* [REQUIRED TASK] Check each line of the listing, and copy it if it contains the word "with".

— BEGIN THE RECORDS —

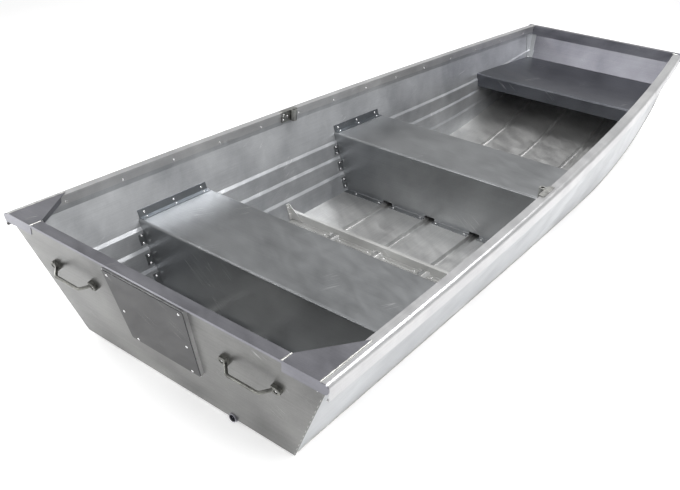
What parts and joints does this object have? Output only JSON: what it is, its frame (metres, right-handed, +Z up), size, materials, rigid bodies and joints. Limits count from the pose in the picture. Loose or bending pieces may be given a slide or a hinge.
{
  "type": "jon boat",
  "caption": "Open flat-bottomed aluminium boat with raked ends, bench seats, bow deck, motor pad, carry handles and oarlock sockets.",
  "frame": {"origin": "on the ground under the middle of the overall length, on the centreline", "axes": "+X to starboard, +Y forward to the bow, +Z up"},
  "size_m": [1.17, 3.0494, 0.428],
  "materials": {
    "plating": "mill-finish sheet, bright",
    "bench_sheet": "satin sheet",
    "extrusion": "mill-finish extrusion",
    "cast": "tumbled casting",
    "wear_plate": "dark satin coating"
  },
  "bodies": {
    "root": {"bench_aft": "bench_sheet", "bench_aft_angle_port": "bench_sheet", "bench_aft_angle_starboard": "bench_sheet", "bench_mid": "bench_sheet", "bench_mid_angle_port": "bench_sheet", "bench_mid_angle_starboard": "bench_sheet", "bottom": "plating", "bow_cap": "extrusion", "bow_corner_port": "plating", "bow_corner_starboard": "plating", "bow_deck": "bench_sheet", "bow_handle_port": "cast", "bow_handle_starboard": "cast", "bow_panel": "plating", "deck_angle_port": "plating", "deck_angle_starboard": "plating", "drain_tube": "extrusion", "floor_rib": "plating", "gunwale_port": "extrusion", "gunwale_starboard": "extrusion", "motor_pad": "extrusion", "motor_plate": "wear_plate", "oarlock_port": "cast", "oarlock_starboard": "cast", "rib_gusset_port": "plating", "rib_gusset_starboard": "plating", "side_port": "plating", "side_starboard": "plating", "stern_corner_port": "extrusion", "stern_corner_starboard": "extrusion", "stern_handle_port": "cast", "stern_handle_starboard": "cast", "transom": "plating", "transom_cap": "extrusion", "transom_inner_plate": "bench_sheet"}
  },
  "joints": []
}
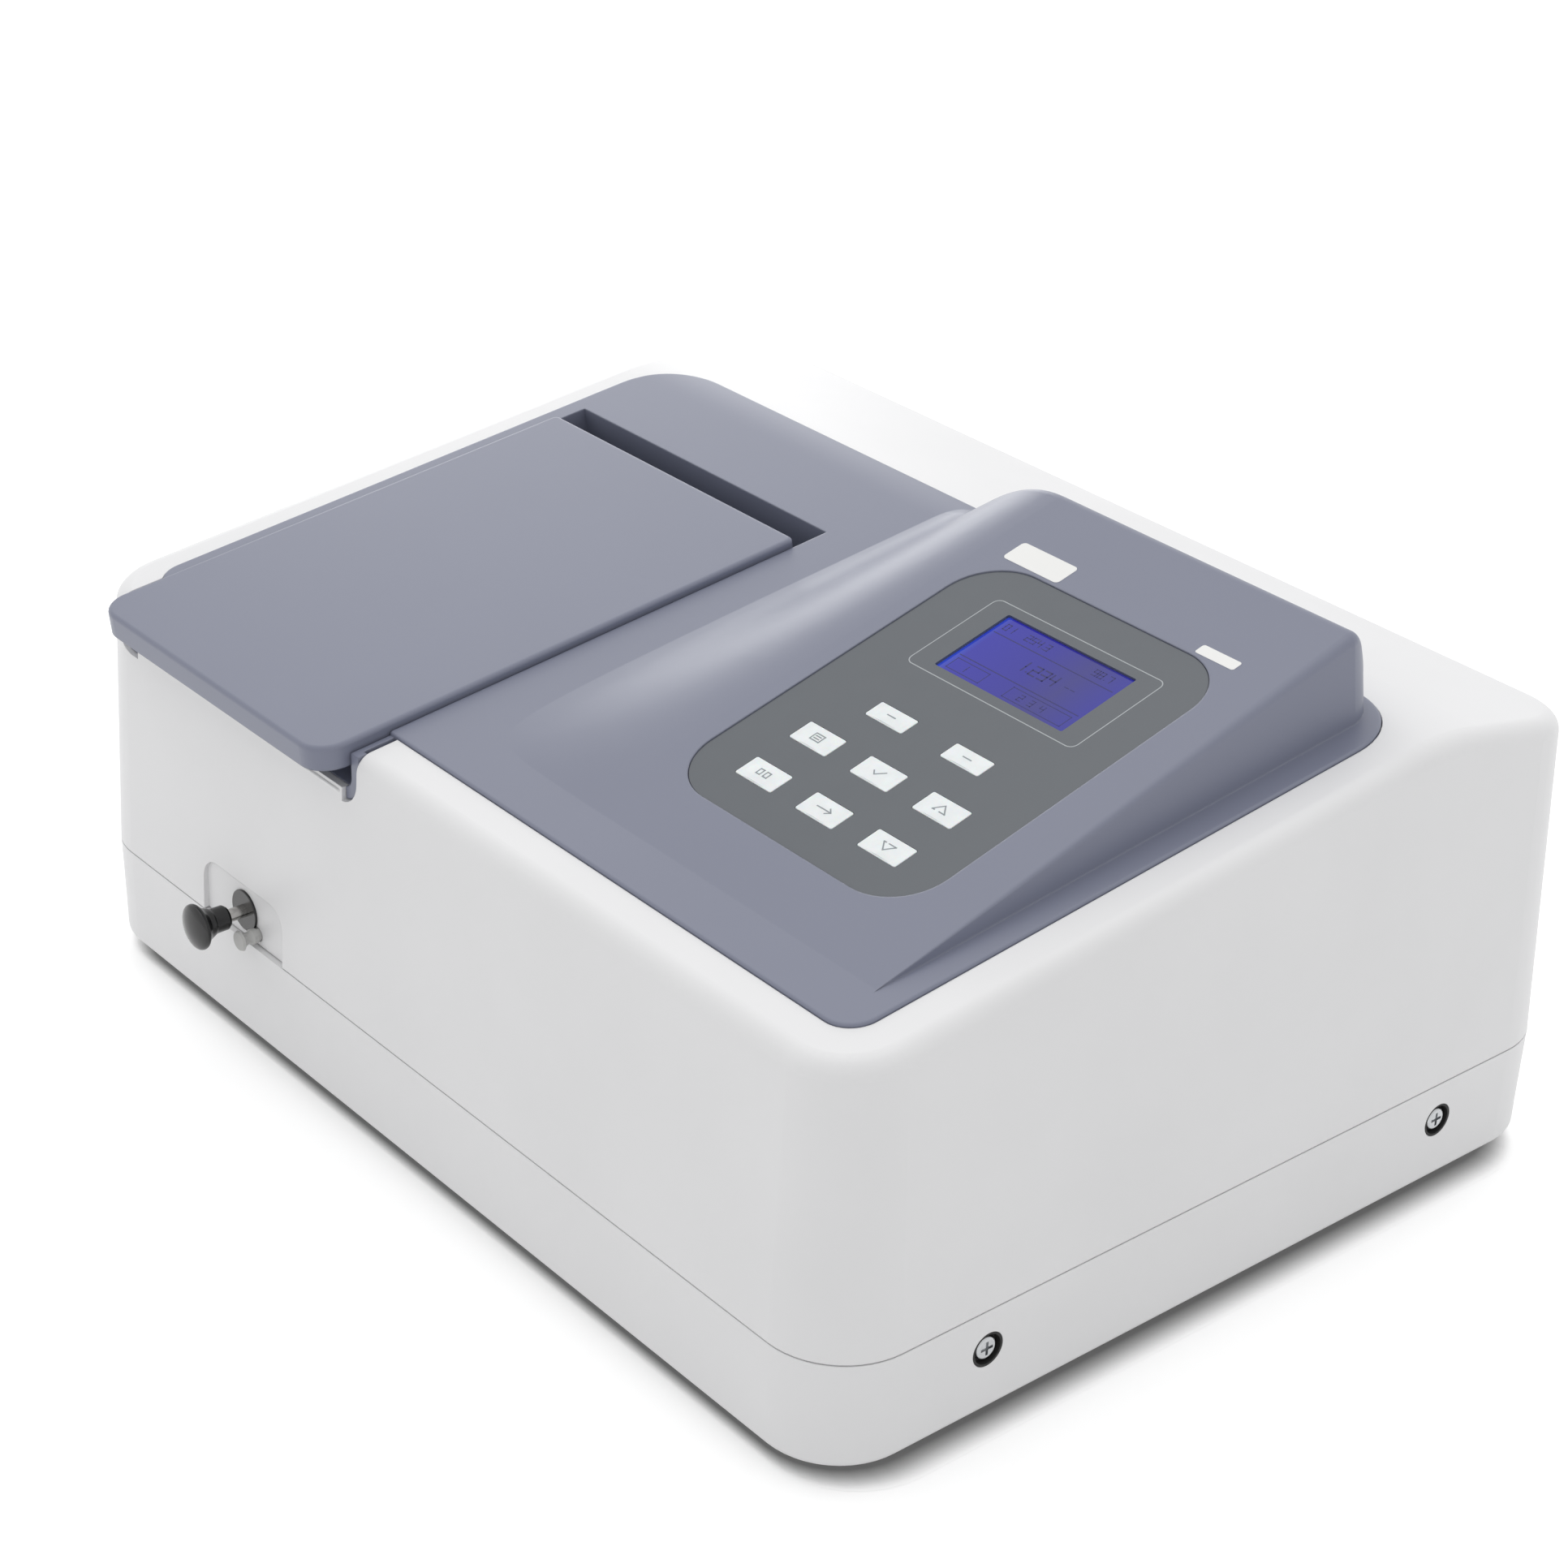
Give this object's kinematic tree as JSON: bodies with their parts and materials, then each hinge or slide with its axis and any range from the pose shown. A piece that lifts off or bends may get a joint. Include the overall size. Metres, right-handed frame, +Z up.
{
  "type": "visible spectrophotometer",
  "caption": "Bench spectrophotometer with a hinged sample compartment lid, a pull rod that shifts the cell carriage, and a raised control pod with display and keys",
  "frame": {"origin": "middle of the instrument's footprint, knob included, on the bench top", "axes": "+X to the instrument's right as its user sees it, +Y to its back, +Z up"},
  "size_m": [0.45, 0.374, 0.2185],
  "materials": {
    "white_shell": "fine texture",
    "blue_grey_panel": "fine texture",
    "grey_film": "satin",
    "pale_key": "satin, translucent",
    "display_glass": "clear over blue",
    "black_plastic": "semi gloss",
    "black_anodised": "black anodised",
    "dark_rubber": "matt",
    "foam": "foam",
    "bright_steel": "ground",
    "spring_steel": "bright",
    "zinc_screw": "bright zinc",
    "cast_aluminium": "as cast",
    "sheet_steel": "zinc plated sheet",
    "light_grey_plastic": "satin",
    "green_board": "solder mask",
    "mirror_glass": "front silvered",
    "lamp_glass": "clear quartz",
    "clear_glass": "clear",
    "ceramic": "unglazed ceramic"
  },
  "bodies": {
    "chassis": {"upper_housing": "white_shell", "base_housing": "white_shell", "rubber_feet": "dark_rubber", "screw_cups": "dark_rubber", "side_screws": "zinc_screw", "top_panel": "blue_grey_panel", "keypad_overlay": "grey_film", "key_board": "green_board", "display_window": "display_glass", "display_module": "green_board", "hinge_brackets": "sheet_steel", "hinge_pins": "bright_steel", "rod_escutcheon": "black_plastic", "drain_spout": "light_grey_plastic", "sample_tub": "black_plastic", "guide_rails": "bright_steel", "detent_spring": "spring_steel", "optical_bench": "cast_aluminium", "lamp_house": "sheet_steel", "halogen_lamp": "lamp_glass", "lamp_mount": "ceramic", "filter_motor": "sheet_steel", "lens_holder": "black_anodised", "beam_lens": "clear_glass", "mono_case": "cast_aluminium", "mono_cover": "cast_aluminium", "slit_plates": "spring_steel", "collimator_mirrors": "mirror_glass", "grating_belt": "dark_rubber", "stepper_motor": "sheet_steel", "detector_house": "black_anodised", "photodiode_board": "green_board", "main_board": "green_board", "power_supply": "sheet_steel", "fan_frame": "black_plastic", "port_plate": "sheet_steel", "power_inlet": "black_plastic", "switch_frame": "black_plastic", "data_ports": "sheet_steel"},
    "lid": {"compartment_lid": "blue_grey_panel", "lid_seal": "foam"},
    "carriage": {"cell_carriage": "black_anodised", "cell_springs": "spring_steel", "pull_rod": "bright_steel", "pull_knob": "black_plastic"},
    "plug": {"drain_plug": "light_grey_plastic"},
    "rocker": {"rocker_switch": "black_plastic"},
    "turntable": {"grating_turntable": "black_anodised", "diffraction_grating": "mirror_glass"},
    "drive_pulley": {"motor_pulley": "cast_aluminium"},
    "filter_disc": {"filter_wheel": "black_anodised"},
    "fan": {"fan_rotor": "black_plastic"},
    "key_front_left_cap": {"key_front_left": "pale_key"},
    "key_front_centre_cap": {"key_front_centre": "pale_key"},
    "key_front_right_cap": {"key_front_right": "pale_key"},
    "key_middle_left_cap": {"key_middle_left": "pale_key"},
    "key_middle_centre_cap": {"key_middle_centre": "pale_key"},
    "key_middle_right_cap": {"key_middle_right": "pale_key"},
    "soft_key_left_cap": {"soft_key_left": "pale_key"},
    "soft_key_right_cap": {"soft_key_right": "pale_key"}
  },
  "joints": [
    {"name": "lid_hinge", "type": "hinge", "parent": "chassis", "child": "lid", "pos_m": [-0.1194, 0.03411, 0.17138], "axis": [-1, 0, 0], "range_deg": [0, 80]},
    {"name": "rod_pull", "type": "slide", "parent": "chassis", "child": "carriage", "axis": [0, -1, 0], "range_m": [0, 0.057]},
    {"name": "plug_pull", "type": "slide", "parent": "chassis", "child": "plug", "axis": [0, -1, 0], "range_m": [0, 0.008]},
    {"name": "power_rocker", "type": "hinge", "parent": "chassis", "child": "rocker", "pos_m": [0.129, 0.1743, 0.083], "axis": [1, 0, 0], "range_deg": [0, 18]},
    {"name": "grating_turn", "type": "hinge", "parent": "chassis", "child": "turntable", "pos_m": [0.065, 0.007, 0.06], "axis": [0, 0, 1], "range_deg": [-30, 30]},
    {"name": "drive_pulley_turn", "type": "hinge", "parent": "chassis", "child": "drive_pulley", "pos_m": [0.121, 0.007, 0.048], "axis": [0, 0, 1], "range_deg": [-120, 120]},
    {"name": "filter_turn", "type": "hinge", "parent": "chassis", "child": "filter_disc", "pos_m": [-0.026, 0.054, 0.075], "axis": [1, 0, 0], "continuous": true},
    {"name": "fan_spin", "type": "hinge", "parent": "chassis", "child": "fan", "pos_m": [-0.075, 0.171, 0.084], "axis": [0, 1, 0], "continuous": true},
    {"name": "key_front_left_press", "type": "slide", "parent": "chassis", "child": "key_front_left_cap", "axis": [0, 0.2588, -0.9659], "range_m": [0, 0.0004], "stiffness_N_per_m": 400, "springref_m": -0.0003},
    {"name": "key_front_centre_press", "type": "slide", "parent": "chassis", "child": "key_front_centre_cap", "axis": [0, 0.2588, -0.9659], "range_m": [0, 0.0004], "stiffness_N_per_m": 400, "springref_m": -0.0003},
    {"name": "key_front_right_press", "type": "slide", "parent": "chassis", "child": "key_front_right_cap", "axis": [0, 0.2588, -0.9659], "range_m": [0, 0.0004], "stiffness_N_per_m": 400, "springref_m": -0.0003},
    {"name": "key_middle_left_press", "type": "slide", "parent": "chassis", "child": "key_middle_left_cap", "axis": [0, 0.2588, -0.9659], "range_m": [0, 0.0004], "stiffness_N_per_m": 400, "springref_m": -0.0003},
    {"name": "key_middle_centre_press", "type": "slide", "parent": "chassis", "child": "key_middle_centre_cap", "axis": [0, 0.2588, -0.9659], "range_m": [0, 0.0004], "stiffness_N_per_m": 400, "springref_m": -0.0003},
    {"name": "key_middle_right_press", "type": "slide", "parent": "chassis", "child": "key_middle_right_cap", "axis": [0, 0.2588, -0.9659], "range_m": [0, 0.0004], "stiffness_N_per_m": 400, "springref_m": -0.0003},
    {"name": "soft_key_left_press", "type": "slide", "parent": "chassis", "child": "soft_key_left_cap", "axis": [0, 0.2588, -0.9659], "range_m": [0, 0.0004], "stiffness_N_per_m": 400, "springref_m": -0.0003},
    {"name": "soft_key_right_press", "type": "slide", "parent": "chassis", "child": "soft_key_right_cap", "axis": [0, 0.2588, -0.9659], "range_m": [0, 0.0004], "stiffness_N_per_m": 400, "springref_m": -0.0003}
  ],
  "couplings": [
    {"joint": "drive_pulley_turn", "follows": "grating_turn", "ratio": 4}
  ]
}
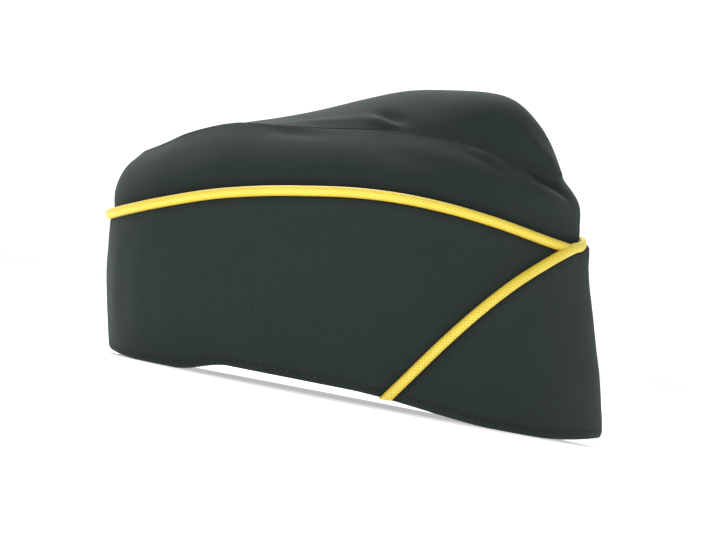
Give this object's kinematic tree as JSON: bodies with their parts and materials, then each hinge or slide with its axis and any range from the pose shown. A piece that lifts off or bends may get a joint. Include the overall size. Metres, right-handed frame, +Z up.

— END THE RECORDS —

* [FINAL RESULT]
  "caption": "Open flat-bottomed aluminium boat with raked ends, bench seats, bow deck, motor pad, carry handles and oarlock sockets.",
Give this object's kinematic tree as JSON: bodies with their parts and materials, then each hinge or slide with its axis and any range from the pose shown. A piece that lifts off or bends may get a joint. Include the overall size. Metres, right-handed frame, +Z up.
  "caption": "Bench spectrophotometer with a hinged sample compartment lid, a pull rod that shifts the cell carriage, and a raised control pod with display and keys",
Give this object's kinematic tree as JSON: bodies with their parts and materials, then each hinge or slide with its axis and any range from the pose shown. A piece that lifts off or bends may get a joint. Include the overall size. Metres, right-handed frame, +Z up.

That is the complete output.